For the teams that play on Tuesday the head coach and his top assistants will only have one day to prepare for their opponent on Tuesday. They might have lower level assistants draw up a basic game plan and scouting report for Gtown but it won't be until Tuesday night when they all can sit down and hash it out. They'll have less than 24 hours to get it all together and start prepping their players on Gtown.
68 teams is fine with me. I think that it gets the small conferences teams out of the way so that more of the teams that should make it could.
I feel bad for the Tuesday teams that lose. Even with the expansion to 4 games on Tuesday, I think most people will still feel the tourney begins on Thursday. Losing on Tuesday is technically making the tourney but not sure if it'll really feel like they made the tourney.

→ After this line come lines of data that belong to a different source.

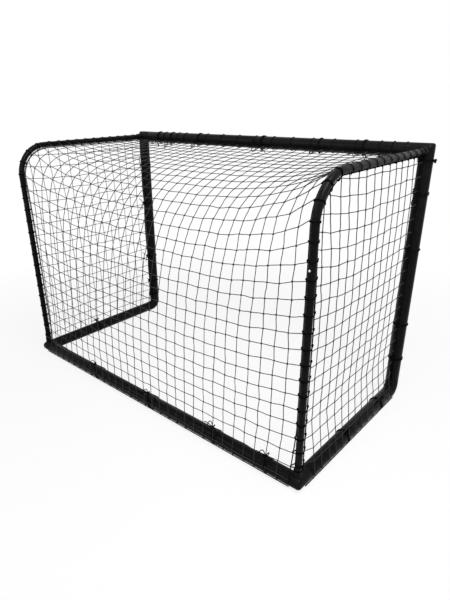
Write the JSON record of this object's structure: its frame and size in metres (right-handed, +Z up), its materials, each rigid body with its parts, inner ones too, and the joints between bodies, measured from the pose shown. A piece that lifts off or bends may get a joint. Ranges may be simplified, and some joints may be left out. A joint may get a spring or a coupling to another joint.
{
  "type": "football goal",
  "caption": "Free-standing push-together tube goal with a laced knotted net over its roof, back and sides.",
  "frame": {"origin": "on the ground, at the middle of the goal's bounding box", "axes": "+X along the crossbar, to the right as seen from in front of the mouth; +Y from the mouth to the back; +Z up"},
  "size_m": [1.8254, 0.9266, 1.2048],
  "materials": {
    "coated_steel": "satin black powder coat",
    "corner_moulding": "satin black moulding",
    "spring_steel": "plain",
    "plated_button": "bright plated",
    "net_twine": "black twine"
  },
  "bodies": {
    "goal": {"button_spring_left": "spring_steel", "button_spring_right": "spring_steel", "crossbar_left": "coated_steel", "crossbar_right": "coated_steel", "crossbar_sleeve": "spring_steel", "crossbar_tie_1": "net_twine", "crossbar_tie_2": "net_twine", "crossbar_tie_3": "net_twine", "crossbar_tie_4": "net_twine", "crossbar_tie_5": "net_twine", "crossbar_tie_6": "net_twine", "foot_elbow_left": "corner_moulding", "foot_elbow_right": "corner_moulding", "net_back": "net_twine", "net_roof": "net_twine", "net_shoulder": "net_twine", "net_side_left": "net_twine", "net_side_right": "net_twine", "post_left": "coated_steel", "post_right": "coated_steel", "post_tie_left_1": "net_twine", "post_tie_left_2": "net_twine", "post_tie_left_3": "net_twine", "post_tie_left_4": "net_twine", "post_tie_right_1": "net_twine", "post_tie_right_2": "net_twine", "post_tie_right_3": "net_twine", "post_tie_right_4": "net_twine", "rear_bar_left": "coated_steel", "rear_bar_right": "coated_steel", "rear_bar_sleeve": "spring_steel", "rear_corner_left": "corner_moulding", "rear_corner_right": "corner_moulding", "rear_upright_left": "coated_steel", "rear_upright_right": "coated_steel", "roof_tube_left": "coated_steel", "roof_tube_right": "coated_steel", "side_bar_left": "coated_steel", "side_bar_right": "coated_steel", "top_corner_left": "corner_moulding", "top_corner_right": "corner_moulding"},
    "snap_button_left": {"snap_button_left": "plated_button"},
    "snap_button_right": {"snap_button_right": "plated_button"}
  },
  "joints": [
    {"name": "left_button_press", "type": "slide", "parent": "goal", "child": "snap_button_left", "axis": [0, -1, 0], "range_m": [0, 0.0045], "stiffness_N_per_m": 1500, "springref_m": -0.003, "deforming": ["button_spring_left"]},
    {"name": "right_button_press", "type": "slide", "parent": "goal", "child": "snap_button_right", "axis": [0, -1, 0], "range_m": [0, 0.0045], "stiffness_N_per_m": 1500, "springref_m": -0.003, "deforming": ["button_spring_right"]}
  ]
}
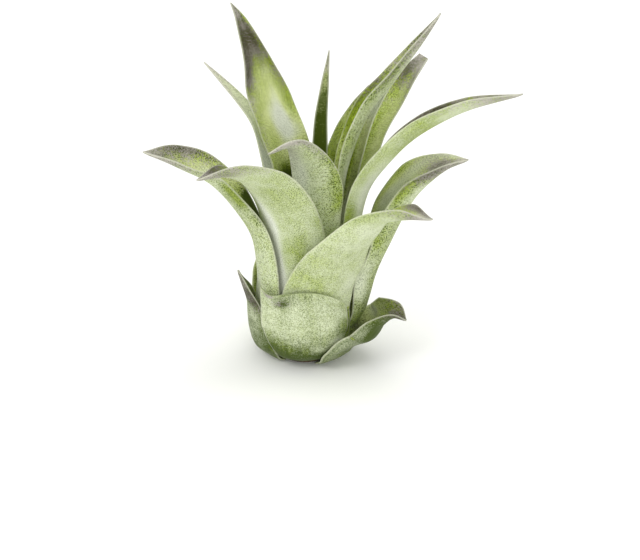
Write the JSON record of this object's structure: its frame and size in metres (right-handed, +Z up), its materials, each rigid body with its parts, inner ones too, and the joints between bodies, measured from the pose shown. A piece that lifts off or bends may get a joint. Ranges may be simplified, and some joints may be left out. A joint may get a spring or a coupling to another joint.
{
  "type": "air plant",
  "caption": "Small rosette air plant with channelled, tapering silvery green leaves rising from a bulb of overlapping leaf bases on a short trimmed stem.",
  "frame": {"origin": "centre of the flat cut face under the stem", "axes": "+Z up the plant's middle, +X to the right and -Y towards the side seen in the picture"},
  "size_m": [0.1157, 0.0612, 0.1127],
  "materials": {
    "leaf_basal": "matt, pale silvery green leaf tissue",
    "leaf_blade": "matt, finely speckled green leaf tissue",
    "stem": "rough dry brown stem"
  },
  "bodies": {
    "root": {"stem": "stem", "leaf_basal_right": "leaf_basal", "leaf_basal_back": "leaf_basal", "leaf_basal_front": "leaf_basal", "leaf_back_right": "leaf_blade", "leaf_basal_left": "leaf_basal", "leaf_front_right": "leaf_blade", "leaf_back_middle": "leaf_blade", "leaf_low_left": "leaf_blade", "leaf_low_right": "leaf_blade", "leaf_front_left": "leaf_blade", "leaf_thin_left": "leaf_blade", "leaf_back_fan": "leaf_blade", "leaf_long_right": "leaf_blade", "leaf_front_hooked": "leaf_blade", "leaf_tall_left": "leaf_blade", "leaf_narrow_right": "leaf_blade", "leaf_steep_right": "leaf_blade", "leaf_back_narrow": "leaf_blade", "leaf_upright_heart": "leaf_blade"}
  },
  "joints": []
}
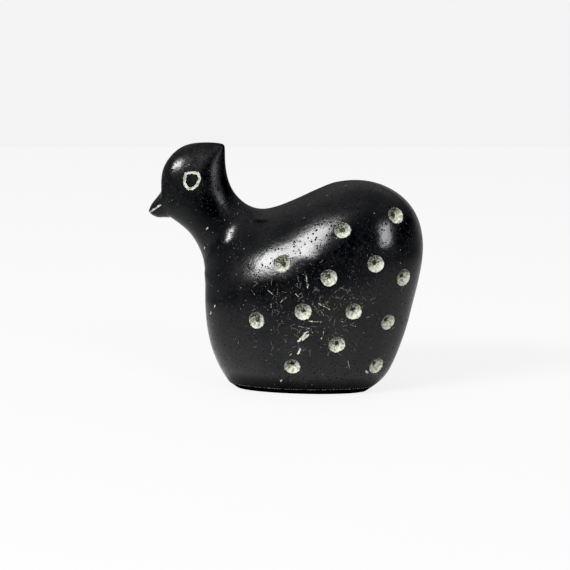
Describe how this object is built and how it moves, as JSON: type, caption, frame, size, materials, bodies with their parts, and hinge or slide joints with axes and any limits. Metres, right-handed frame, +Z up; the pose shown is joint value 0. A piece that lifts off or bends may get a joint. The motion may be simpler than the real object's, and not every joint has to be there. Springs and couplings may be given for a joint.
{
  "type": "soapstone bird carving",
  "caption": "Small guinea fowl ornament carved from one block of black-dyed soapstone, with pale scraped cups on its flanks, standing on its own flat foot.",
  "frame": {"origin": "middle of the flat foot that the bird stands on", "axes": "+Z up, the bird looks along -X, and its two flanks face -Y and +Y"},
  "size_m": [0.077, 0.035, 0.0684],
  "materials": {
    "dyed_soapstone": "black-dyed and wax-polished soapstone with pale raw scraped cups, eye rings and bill lines"
  },
  "bodies": {
    "root": {"bird_carving": "dyed_soapstone"}
  },
  "joints": []
}
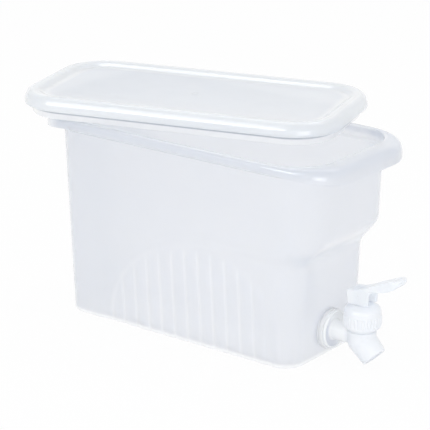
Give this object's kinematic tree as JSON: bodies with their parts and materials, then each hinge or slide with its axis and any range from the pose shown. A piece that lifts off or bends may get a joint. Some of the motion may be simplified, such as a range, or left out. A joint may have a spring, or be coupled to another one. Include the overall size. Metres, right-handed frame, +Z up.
{
  "type": "fridge water jug with tap",
  "caption": "Slim translucent fridge water tank with fluted sides, lift lips, a loose beaded lid and a spring-closed push-lever tap.",
  "frame": {"origin": "middle of the tank's flat underside", "axes": "+X towards the tap end, +Z up, +Y completes a right-handed frame; the pictured long side faces -Y"},
  "size_m": [0.3423, 0.1834, 0.1834],
  "materials": {
    "tank_plastic": "translucent natural polypropylene, satin gloss",
    "lid_plastic": "milky translucent polypropylene, glossy bead",
    "tap_plastic": "glossy white moulding",
    "silicone": "translucent white silicone",
    "spring_steel": "bright drawn stainless wire"
  },
  "bodies": {
    "jug": {"tank": "tank_plastic", "tap_body": "tap_plastic", "outer_washer": "silicone", "inner_washer": "silicone", "lock_nut": "tap_plastic", "bonnet": "tap_plastic", "bonnet_seal": "silicone", "stem_spring": "spring_steel"},
    "lid": {"lid": "lid_plastic"},
    "stem": {"valve_stem": "tap_plastic", "stem_o_ring": "silicone", "valve_plug": "silicone", "lever_pin": "tap_plastic"},
    "lever": {"lever": "tap_plastic"}
  },
  "joints": [
    {"name": "lid_lift", "type": "slide", "parent": "jug", "child": "lid", "axis": [0, 0, 1], "range_m": [0, 0.08]},
    {"name": "stem_lift", "type": "slide", "parent": "jug", "child": "stem", "axis": [0, 0, 1], "range_m": [0, 0.0025], "stiffness_N_per_m": 452, "springref_m": -0.004, "deforming": ["stem_spring"]},
    {"name": "lever_press", "type": "hinge", "parent": "stem", "child": "lever", "pos_m": [0.14223, 0, 0.055], "axis": [0, 1, 0], "range_deg": [0, 30]}
  ],
  "couplings": [
    {"joint": "lever_press", "follows": "stem_lift", "rad_per_m": 209.43}
  ]
}
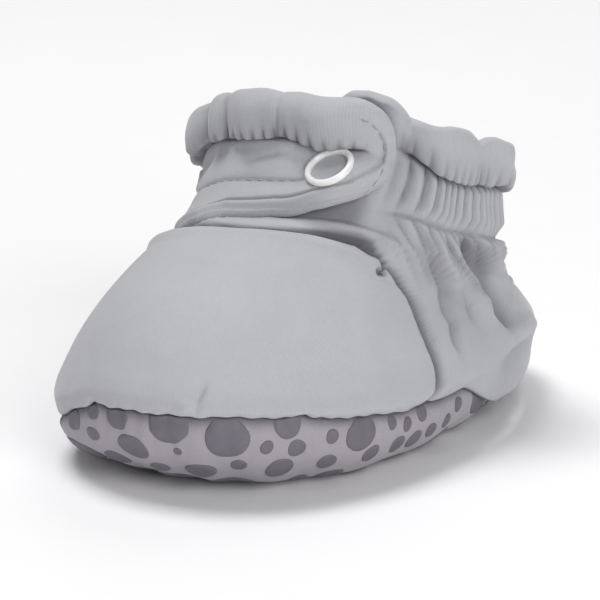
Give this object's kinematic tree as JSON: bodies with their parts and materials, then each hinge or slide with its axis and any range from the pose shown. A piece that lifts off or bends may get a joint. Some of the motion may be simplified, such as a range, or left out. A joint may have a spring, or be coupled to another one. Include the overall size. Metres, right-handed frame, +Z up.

All play-in games should be 16 vs 16 and it should be the worst of the worst no matter what...even if you win your scrub conference tourny.
Tournament expansion to 96 teams is a joke. Why not just include the NIT in the NCAA tournament?
It would also eliminate need for resumes and earning bids. Let everyone in. You're .500 or above, come on into the party! Everyone's invited!
That's a nightmare for college basketball. Don't really have issue with 68 as there were a few teams that were on the bubble last year that didn't get in. There are 4 or 5 bubbles every year, so that's fine.